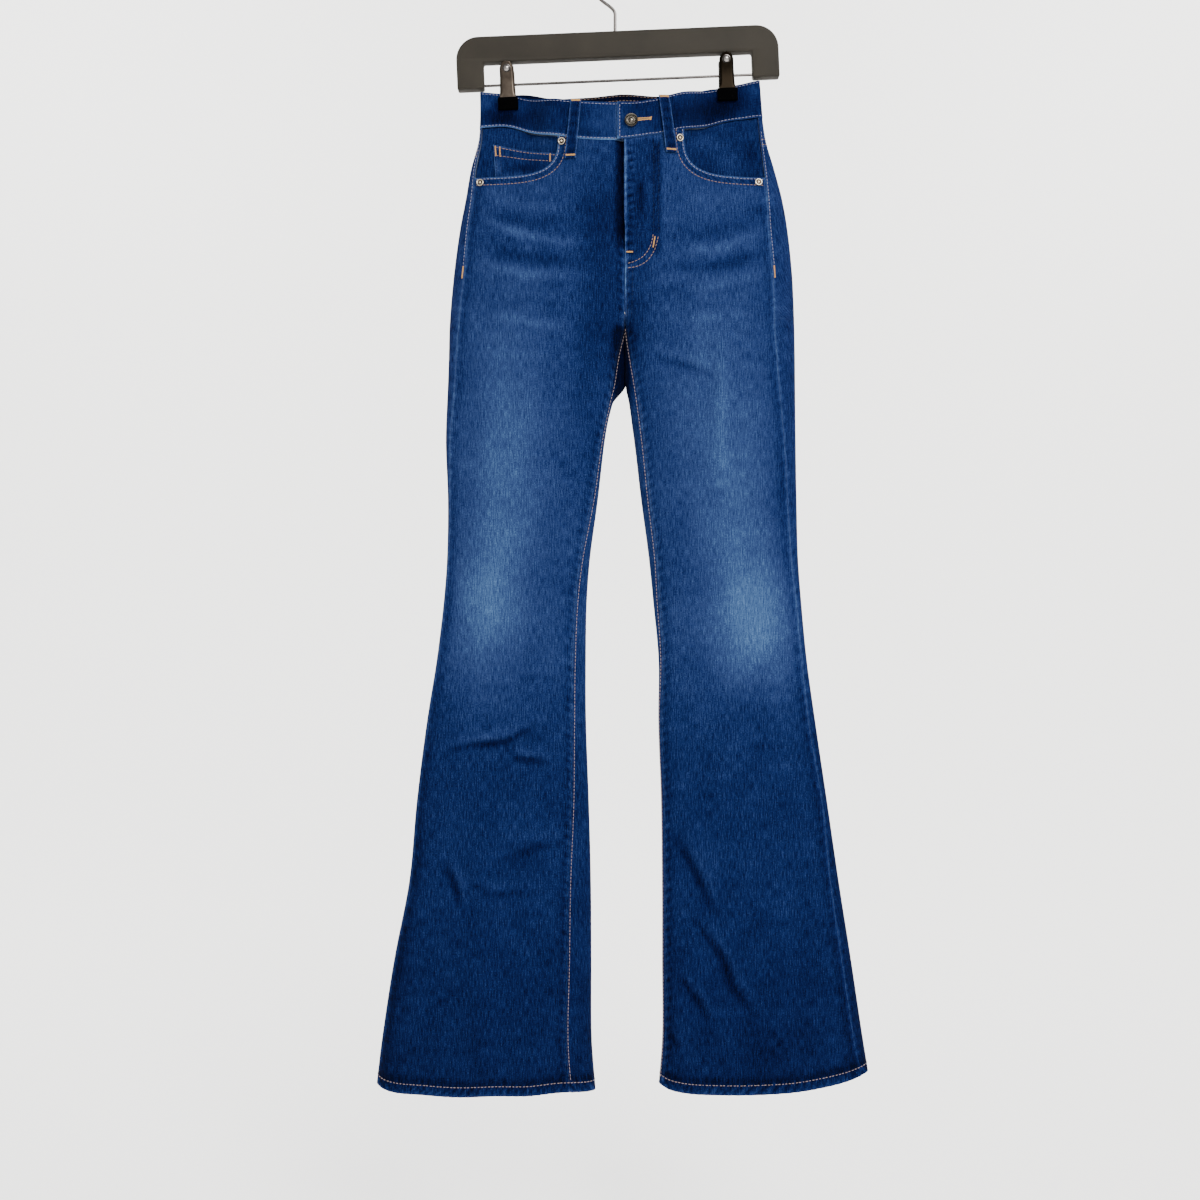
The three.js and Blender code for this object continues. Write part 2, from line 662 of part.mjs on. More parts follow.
// A turned cap that is seated on the cloth with its axis along the cloth's normal.
function stud(name, seat, profile, colour, finish) {
  const geometry = new THREE.LatheGeometry(profile, 20);
  const mesh = addPiece(name, geometry, colour, finish);
  mesh.position.copy(seat.point).addScaledVector(seat.normal, GAP);
  mesh.quaternion.setFromUnitVectors(new THREE.Vector3(0, 1, 0), seat.normal);
}

function capProfile(radius, height) {
  return [
    new THREE.Vector2(0, 0),
    new THREE.Vector2(radius, 0),
    new THREE.Vector2(radius, height * 0.45),
    new THREE.Vector2(radius * 0.78, height * 0.9),
    new THREE.Vector2(0, height),
  ];
}

// The hanger is built level about the middle of its bar's top, then tilted as it hangs.

function hangerFrame() {
  const { width, height, leg, drop, depth, corner } = BAR;
  const w = width / 2;
  const outline = new THREE.Shape();
  outline.moveTo(-w, -drop);
  outline.lineTo(-w, -corner);
  outline.absarc(-w + corner, -corner, corner, Math.PI, QUARTER, true);
  outline.lineTo(w - corner, 0);
  outline.absarc(w - corner, -corner, corner, QUARTER, 0, true);
  outline.lineTo(w, -drop);
  outline.lineTo(w - leg, -drop);
  outline.lineTo(w - leg, -height);
  outline.lineTo(-w + leg, -height);
  outline.lineTo(-w + leg, -drop);
  const frame = new THREE.ExtrudeGeometry(outline, { depth, bevelEnabled: false, curveSegments: 10 });
  frame.rotateX(QUARTER);
  frame.translate(0, depth / 2, 0);
  return frame;
}

// The side of a jaw, as y and z about the rod: its tip, its waist by the spring, and its spread top.
function jaw(face) {
  const wall = 1.2;
  const line = [[-5.7, CLIP.padTop + GAP], [-5.75, 0], [-7.6, 14], [-10.6, 28.5]];
  const outline = new THREE.Shape();
  line.forEach(([y, z], i) => (i === 0 ? outline.moveTo(y, z) : outline.lineTo(y, z)));
  [...line].reverse().forEach(([y, z]) => outline.lineTo(y - wall, z));
  const plate = new THREE.ExtrudeGeometry(outline, { depth: CLIP.width, bevelEnabled: false });
  plate.translate(0, 0, -CLIP.width / 2);
  plate.applyMatrix4(new THREE.Matrix4().set(0, 0, 1, 0, 1, 0, 0, 0, 0, 1, 0, 0, 0, 0, 0, 1));
  if (face === "back") plate.rotateZ(Math.PI);
  return plate;
}

function springBarrel() {
  const inner = ROD.radius + GAP;
  const profile = [[inner, -6], [5.4, -6], [5.4, 6], [inner, 6], [inner, -6]];
  const barrel = new THREE.LatheGeometry(profile.map(([r, y]) => new THREE.Vector2(r, y)), 20);
  barrel.rotateZ(QUARTER);
  return barrel;
}

function pad(face) {
  const near = CLIP.pinch + BAND_PROUD + GAP + 0.1;
  const block = new THREE.BoxGeometry(CLIP.padWidth, CLIP.padDepth, CLIP.padTop - CLIP.padBottom);
  const y = near + CLIP.padDepth / 2;
  block.translate(0, face === "front" ? -y : y, (CLIP.padTop + CLIP.padBottom) / 2);
  return block;
}

function hook() {
  const { radius, arc } = HOOK;
  const centreZ = radius - arc;
  const path = new THREE.CurvePath();
  const foot = new THREE.Vector3(0, 0, HANGER_TOP.z + 0.35);
  const bend = new THREE.Vector3(0, 0, -54);
  const turn = Math.PI + 0.12;
  const onArc = (angle) => new THREE.Vector3(arc * Math.cos(angle), 0, centreZ + arc * Math.sin(angle));
  path.add(new THREE.LineCurve3(foot, bend));
  const rising = new THREE.Vector3(0, 0, -43);
  const leaning = new THREE.Vector3(-21.5, 0, -40);
  path.add(new THREE.CubicBezierCurve3(bend, rising, leaning, onArc(turn)));
  const steps = 14;
  const points = [];
  for (let i = 0; i <= steps; i += 1) points.push(onArc(mix(turn, -0.5, i / steps)));
  path.add(new THREE.CatmullRomCurve3(points));
  const wire = new THREE.Shape();
  wire.absarc(0, 0, radius, 0, 2 * Math.PI, false);
  const sweep = { steps: 34, curveSegments: 5, extrudePath: path, bevelEnabled: false };
  return new THREE.ExtrudeGeometry(wire, sweep);
}

function buildHanger() {
  const place = new THREE.Group();
  place.position.set(HANGER_TOP.x, 0, HANGER_TOP.z);
  place.rotation.y = -HANGER_TILT;
  jeans.add(place);
  const metal = { roughness: 0.35, metalness: 1 };
  place.add(addPiece("hanger_frame", hangerFrame(), COLOURS.bar, { roughness: 0.5 }));
  const rodLength = BAR.width - 2 * BAR.leg - 2 * GAP;
  const rod = new THREE.CylinderGeometry(ROD.radius, ROD.radius, rodLength, 12);
  rod.rotateZ(QUARTER);
  rod.translate(0, 0, -ROD.below);
  place.add(addPiece("hanger_rod", rod, COLOURS.steel, metal));
  const swing = (ROD.below - (CLIP.padTop + CLIP.padBottom) / 2) * Math.sin(HANGER_TILT);
  for (const side of ["right", "left"]) {
    const clip = new THREE.Group();
    clip.position.set((CLIP_X[side] - HANGER_TOP.x - swing) / Math.cos(HANGER_TILT), 0, -ROD.below);
    place.add(clip);
    clip.add(addPiece(`clip_spring_${side}`, springBarrel(), COLOURS.steel, metal));
    for (const face of ["front", "back"]) {
      clip.add(addPiece(`clip_jaw_${side}_${face}`, jaw(face), COLOURS.clipMetal, metal));
      clip.add(addPiece(`clip_pad_${side}_${face}`, pad(face), COLOURS.pad, { roughness: 0.7 }));
    }
  }
  addPiece("hanger_hook", hook(), COLOURS.steel, metal);
}

// The garment, in the order in which it is sewn

for (const side of ["right", "left"]) {
  addPiece(`front_${side}`, cutFront(side), COLOURS.denim);
  addPiece(`pocket_facing_${side}`, pocketFacing(side), COLOURS.denim);
  addPiece(`back_${side}`, backPanel(side), COLOURS.denim);
  addPiece(`yoke_${side}`, yoke(side), COLOURS.denim);
  addPiece(`back_pocket_${side}`, backPocket(side), COLOURS.denim);
}
addPiece("coin_pocket", coinPocket(), COLOURS.denim);
addPiece("fly_shield", flyShield(), COLOURS.denim);
addPiece("waistband", waistband(), COLOURS.denimDark);
for (const [name, place] of Object.entries(BELT_LOOPS)) {
  addPiece(name, beltLoop(place), COLOURS.denimDark);
}
for (const [name, { side, x, z }] of Object.entries(RIVETS)) {
  const profile = capProfile(RIVET.radius, RIVET.height);
  stud(name, onFront(side, x, z, 0), profile, COLOURS.copper, { roughness: 0.4, metalness: 1 });
}
const buttonAngle = frontAngle("left", BUTTON.x, BUTTON.z);
const buttonProfile = capProfile(BUTTON.radius, BUTTON.height);
const buttonSeat = onBand("left", buttonAngle, BUTTON.z);
stud("button", buttonSeat, buttonProfile, COLOURS.brass, { roughness: 0.35, metalness: 1 });
buildHanger();

export default jeans;
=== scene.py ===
"""Flared five-pocket jeans that hang by the waistband from two clips of a trouser hanger.

The file follows the garment as it is sewn: front panels, pocket facings, backs, yokes, pockets, fly,
waistband, loops, studs, and then the hanger. Shapes are worked out in millimetres in the frame of the
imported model, and each mesh is stored in metres. "left" and "right" are the wearer's.
"""
import math

import bmesh
import bpy
import numpy as np
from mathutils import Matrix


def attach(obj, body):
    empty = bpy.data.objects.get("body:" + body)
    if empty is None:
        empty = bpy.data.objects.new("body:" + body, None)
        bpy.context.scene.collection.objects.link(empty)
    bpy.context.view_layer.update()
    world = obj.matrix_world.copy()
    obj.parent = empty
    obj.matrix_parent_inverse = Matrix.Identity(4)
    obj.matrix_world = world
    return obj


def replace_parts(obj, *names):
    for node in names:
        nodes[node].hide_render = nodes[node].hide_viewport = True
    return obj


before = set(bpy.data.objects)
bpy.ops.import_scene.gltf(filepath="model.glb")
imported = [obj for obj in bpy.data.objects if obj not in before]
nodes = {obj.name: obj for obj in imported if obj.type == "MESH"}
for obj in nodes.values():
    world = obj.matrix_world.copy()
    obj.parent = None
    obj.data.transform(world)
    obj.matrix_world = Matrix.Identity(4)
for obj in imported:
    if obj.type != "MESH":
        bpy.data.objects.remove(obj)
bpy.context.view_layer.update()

# The camera stands where the photographer stood, level with the middle of the picture and 1.6 m in
# front of the garment.
CAMERA_PLACE, CAMERA_LENS = (-0.01725, -1.6, -0.7269), 41.74
camera_data = bpy.data.cameras.new("camera")
camera_data.lens = CAMERA_LENS
camera_data.sensor_width = 36
camera = bpy.data.objects.new("camera", camera_data)
camera.location = CAMERA_PLACE
camera.rotation_euler = (math.pi / 2, 0, 0)
bpy.context.scene.collection.objects.link(camera)
bpy.context.scene.camera = camera

# The studio: a pale painted floor well below the hems that sweeps up into a wall far behind, white
# surroundings, a large soft lamp high on the right, a weak one behind, and two that light the wall.
FLOOR_Z, FLOOR_HALF, SWEEP_FROM_Y, SWEEP_RADIUS, WALL_TOP_Z = -1.62, 9, 2.4, 2.2, 6
FLOOR_COLOUR, SKY_COLOUR, SKY_STRENGTH = (0.92, 0.915, 0.90, 1), (0.96, 0.955, 0.945, 1), 0.95


def sweep():
    """Rows of points across the floor: level from the front to the bend, then a quarter circle, then
    upright to the wall's top."""
    turn = np.linspace(0, math.pi / 2, 24)
    wall_y = SWEEP_FROM_Y + SWEEP_RADIUS
    y = np.concatenate([[-FLOOR_HALF], SWEEP_FROM_Y + SWEEP_RADIUS * np.sin(turn), [wall_y]])
    z = np.concatenate([[FLOOR_Z], FLOOR_Z + SWEEP_RADIUS * (1 - np.cos(turn)), [WALL_TOP_Z]])
    left = np.stack([0 * y - FLOOR_HALF, y, z], axis=1)
    right = np.stack([0 * y + FLOOR_HALF, y, z], axis=1)
    row = np.arange(len(y) - 1)
    count = len(y)
    return np.concatenate([left, right]), np.stack([row, row + count, row + count + 1, row + 1], axis=1)


floor_mesh = bpy.data.meshes.new("floor")
corners, cells = sweep()
floor_mesh.from_pydata(corners.tolist(), [], cells.tolist())
floor_mesh.shade_smooth()
floor = bpy.data.objects.new("floor", floor_mesh)
bpy.context.scene.collection.objects.link(floor)


def new_material(name):
    """A material with nodes, with its tree and its shader."""
    material = bpy.data.materials.new(name)
    material.use_nodes = True
    return material, material.node_tree, material.node_tree.nodes["Principled BSDF"]


floor_paint, _, floor_shader = new_material("floor_paint")
floor_shader.inputs["Base Color"].default_value = FLOOR_COLOUR
floor_shader.inputs["Roughness"].default_value = 0.9
floor_mesh.materials.append(floor_paint)

world = bpy.data.worlds.new("studio")
world.use_nodes = True
world.node_tree.nodes["Background"].inputs["Color"].default_value = SKY_COLOUR
world.node_tree.nodes["Background"].inputs["Strength"].default_value = SKY_STRENGTH
bpy.context.scene.world = world


def lamp(name, place, aim, size, power):
    """A square soft lamp at a place, turned to face its aim."""
    data = bpy.data.lights.new(name, "AREA")
    data.size = size
    data.energy = power
    made = bpy.data.objects.new(name, data)
    toward = np.array(aim) - np.array(place)
    turn = math.atan2(toward[1], toward[0])
    tilt = math.atan2(math.hypot(toward[0], toward[1]), -toward[2])
    made.location = place
    made.rotation_euler = (tilt, 0, turn - math.pi / 2)
    bpy.context.scene.collection.objects.link(made)


lamp("key", (1.0, -3.0, 1.2), (0, 0, -0.75), 1.5, 190)
lamp("rim", (-2.4, 1.6, 0.6), (0, 0, -0.7), 1.6, 6)
lamp("wall_right", (3.4, 1.2, 2.6), (-0.6, 4.6, -0.4), 2.0, 390)
lamp("wall_left", (-3.4, 1.2, 2.6), (0.6, 4.6, -0.4), 2.0, 390)

# The two front panels: stretch denim, each cut from the fly to the side seam and from the waistband to
# the hem, with a curved edge at the pocket's mouth. They are sewn to each other below the fly, and to
# the backs along both seams. The hem is turned up twice and stitched.
DENIM = 1.5
GAP = 0.3
HEM_HEIGHT = 11
HEM_EXTRA = 1.5
CENTRE_X = 11
CROTCH_Z = -412
LEGS_PART_Z = -476
LEGS_APART_Z = -502
CROTCH_LAP = 3.0
HIP_MERGE_Z = -295
FLY_END_Z = -322
HEM_Z = -1288
FLATNESS = 0.75
QUARTER = math.pi / 2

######

WHAT TO WORK ON
In the listing, find all lines with the string "link" and copy them.

TASK ANSWER
        bpy.context.scene.collection.objects.link(empty)
bpy.context.scene.collection.objects.link(camera)
bpy.context.scene.collection.objects.link(floor)
    bpy.context.scene.collection.objects.link(made)